Certiorari Denied Aug. 9, 1988.

*537Beverly Martinez, Sp. Asst. Atty. Gen., Taxation & Revenue Dept., Motor Vehicle Div., Wanda Wilkinson, Staff Atty., Transp. Dept., Santa Fe, for plaintiff-appellee.

Gilbert A. Gutierrez, Van Soelen, Greig & Gutierrez, Clovis, for defendant-appellant.

OPINION

DONNELLY, Chief Judge.

Defendant Van Ruiten appeals from an order of the trial court revoking his driver’s license for failure to submit to a blood-alcohol test. On appeal defendant argues *538that: (1) the police officer did not have reasonable grounds to stop his vehicle; and (2) the trial court erred in denying his motion for recusal and his motion to strike plaintiffs requested findings of fact and conclusions of law. We affirm.

Shortly before noon on November 2, 1985, state police Officer Jerry Varnell was patrolling State Road 18 between Dora and Portales. Officer Varnell received a radio dispatch from the Portales Police Department informing him that an individual suspected to be a drunk driver was driving a blue and white Ford pickup truck bearing license number HK-3518. An unidentified person had phoned police and informed the dispatcher, Jeff Wilkerson, that he had observed a man in a 7-11 store in Portales who was very intoxicated. The citizen-informer told the dispatcher that the intoxicated man had left the store in the described vehicle and was observed to be heading south on State Road 18.

Approximately fifteen minutes later, Officer Varnell saw a vehicle matching the description going south on State Road 18. Officer Varnell checked the speed of the vehicle and found it to be within the permissible limit. He followed the vehicle for about one-half mile before stopping it. The officer administered several field sobriety tests and arrested defendant when he determined that defendant failed these tests. Defendant refused to take a blood-alcohol breath test.

I. BASIS FOR STOPPING THE VEHICLE

Under the Implied Consent Act, NMSA 1978, Sections 66-8-105 to -112 (Repl. Pamp.1987), the administrative hearing is limited to certain issues including:

(1) whether the law enforcement officer had reasonable grounds to believe that the person had been driving a motor vehicle within this state while under the influence of intoxicating liquor; (2) whether the person was arrested; * * * (4)(a) whether the person refused to submit to a test; and (b) whether the law enforcement officer advised [the person] that the failure to submit to a test could result in revocation of his privilege to drive[.]
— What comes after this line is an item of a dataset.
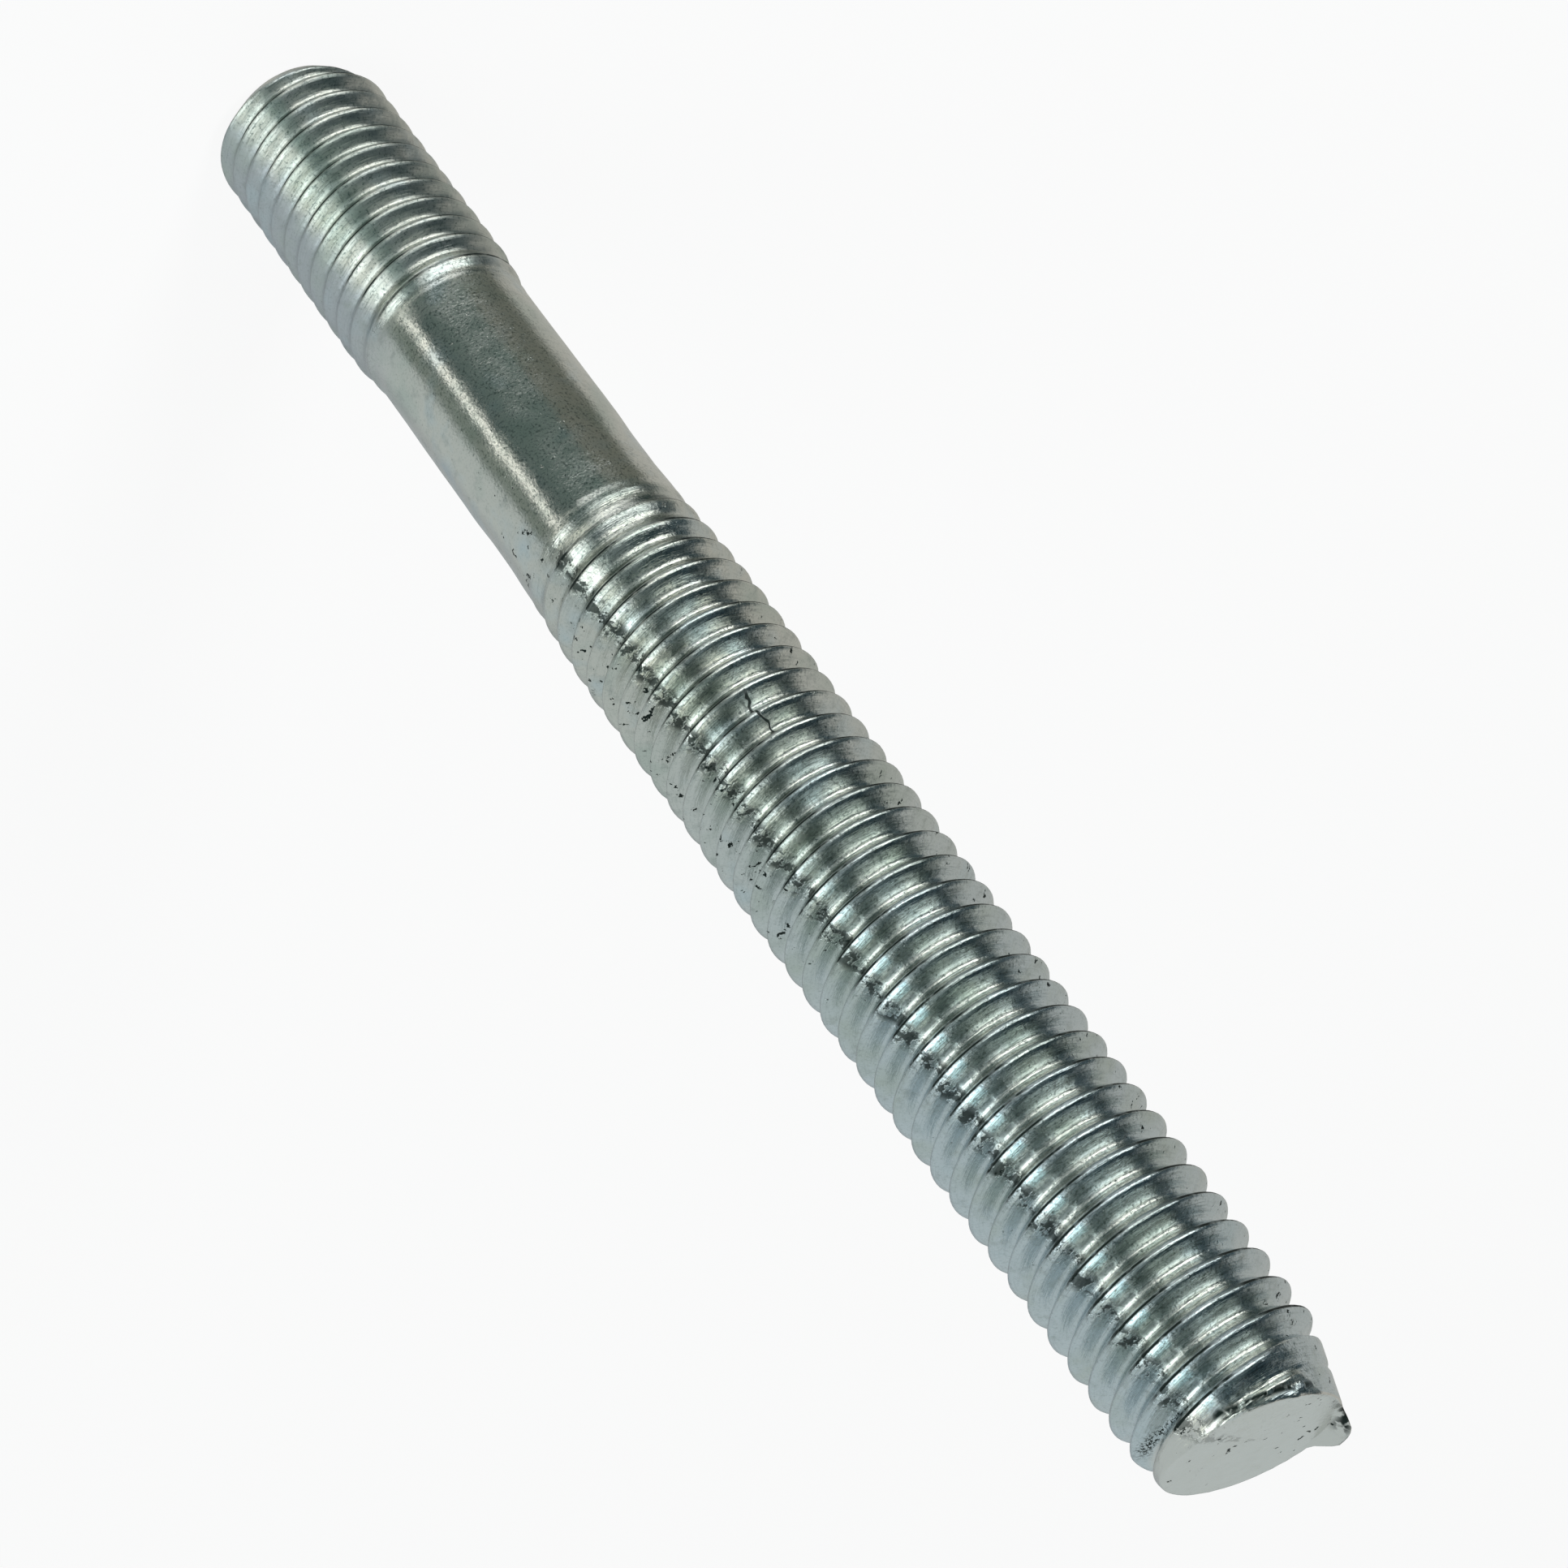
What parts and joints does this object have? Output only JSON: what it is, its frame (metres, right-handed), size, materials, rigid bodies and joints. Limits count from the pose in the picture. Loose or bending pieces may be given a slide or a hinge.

§ 66-8-112(E). Defendant does not contest the determination of both the director and the trial court that reasonable grounds existed for the revocation of his driver’s license. Instead he argues that the police officer that stopped his vehicle did not have reasonable grounds to make an investigatory stop. Section 66-8-112(E) does not expressly mention “investigatory stops”; however, we assume, as do the parties, that such is implicit in the issues to be decided at the administrative hearing.

The parties argue the propriety of the stop as if this were a criminal case. This is an appeal from an administrative proceeding to revoke defendant’s driver’s license. We need not decide whether a lesser standard applies. We hold the stop legal under the standard for criminal cases.

A police officer may, in appropriate circumstances approach a person for purposes of investigating possible criminal behavior even though there is no probable cause to make an arrest. Terry v. Ohio, 392 U.S. 1, 88 S.Ct. 1868, 20 L.Ed.2d 889 (1968); State v. Galvan, 90 N.M. 129, 560 P.2d 550 (Ct.App.1977). The officer must have a reasonable suspicion that the law has been or is being violated. State v. Galvan. If a stop is made by a police officer, he must have specific, articulable facts which give rise to a reasonable suspicion that a law has been or is being violated. State v. Ray, 91 N.M. 67, 570 P.2d 605 (Ct.App.1977). The facts and inferences are to be judged by an objective standard. Id. In analyzing the sufficiency of the facts and inferences, the critical inquiry is: “Would the facts available to the officer warrant the officer, as a person of reasonable caution, to believe the action taken was appropriate?” State v. Cobbs, 103 N.M. 623, 626, 711 P.2d 900, 903 (Ct.App. 1985) (quoting State v. Galvan, 90 N.M. at 131, 560 P.2d at 552).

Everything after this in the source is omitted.